When
John Sloan dismissed French Impressionist work in toto as "eyesight
painting," his remark went to the heart of the difference between
the two traditions. Homer, and the painters within the tradition with
which Sloan sought to affiliate himself, are engaged in a deliberate attempt
to move beyond the perceptions of the social, sexual, and physical eye–to
open another eye in our being altogether: an eye not of sight (though
it must be rendered in terms of sight), but of insight–the mind's
eye that registers our dreams, fears, and desires. Whereas the French
Impressionists regale us with the seductive pleasures of the body and
the life of the senses, Homer, Eakins, and Hopper, in an Emersonian way,
practice a transcendental painting that attempts to make bodies transparently
responsive to universal currents of feeling.
Notwithstanding their superficial
similarity of subject matter, that is why there is all the difference
in the world between Degas' bathers drying themselves alone in a room
and Hopper's naked women standing alone at sunrise or sunset in their
bedrooms. Whereas Degas' figures are withdrawn into a pure, physical awareness
of their own bodies–he aptly compared them to cats washing themselves–Hopper's
gesture in the opposite direction–imaginatively outward, beyond the frame
of the painting, out of the physical space in which they stand, to a state
of imaginative heightening. Hopper's women, without sacrificing their
physicality, bathed in sunlight, have a luminist spirituality and ineffability.
If Degas' figures represent a pure life of the senses, Hopper's women,
like Homer's, represent the life of the mind, the soul, and the imagination.
Though we cannot see the window through which the woman is looking in
A Woman in the Sun, our eye is carried out through the window to
her left to the line of hills outside of her room, as a visionary release
from the physical confinements of the room and the shallow perspectival
space of the painting itself. The lovely roundness and greenness of those
hills (in contrast to the sharp, gray, rectilinearity of the boxlike room)
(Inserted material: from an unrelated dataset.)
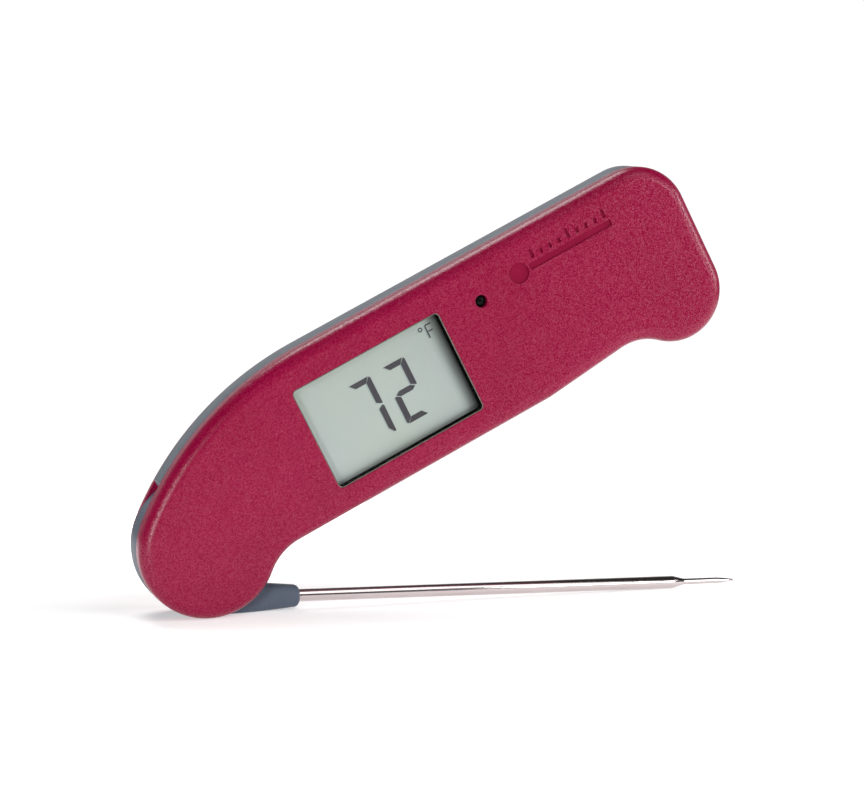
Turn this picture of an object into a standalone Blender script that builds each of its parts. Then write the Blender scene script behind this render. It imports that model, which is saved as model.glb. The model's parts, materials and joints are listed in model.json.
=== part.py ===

is something this woman participates in, Hopper shows us in two different
ways: not only by making their curves echo the curves of her breasts,
buttocks, and thighs, but additionally by making the patch of floor she
stands on take on the same green hues as the outdoor scene. If one wanted
further confirmation of the figure's imaginative participation in the
pastoral world beyond the walls of the room in which she stands, it
is given by the evidence of the breeze that bathes her body (apparent
in the blowing of the curtain she faces). Just as in his Evening Wind
etched forty years earlier, Hopper uses the presence of the breeze,
as it is represented by the movement of the curtains, to draw the
mind of the viewer and the imagination of the work's figure outward, outside
of her physical confinements. (This is a use of the wind in a painting
that Hopper very likely learned from Homer, who does much the same thing
by representing the way the breeze blows the clothing of many of his figures.)
At the same time, the American
Romantic position needs to be distinguished from the languid, nostalgic,
world-renouncing impulses of pre-Raphaelite and Edwardian art and criticism,
which focus on states of reverie, spirituality, and aesthetic emotion.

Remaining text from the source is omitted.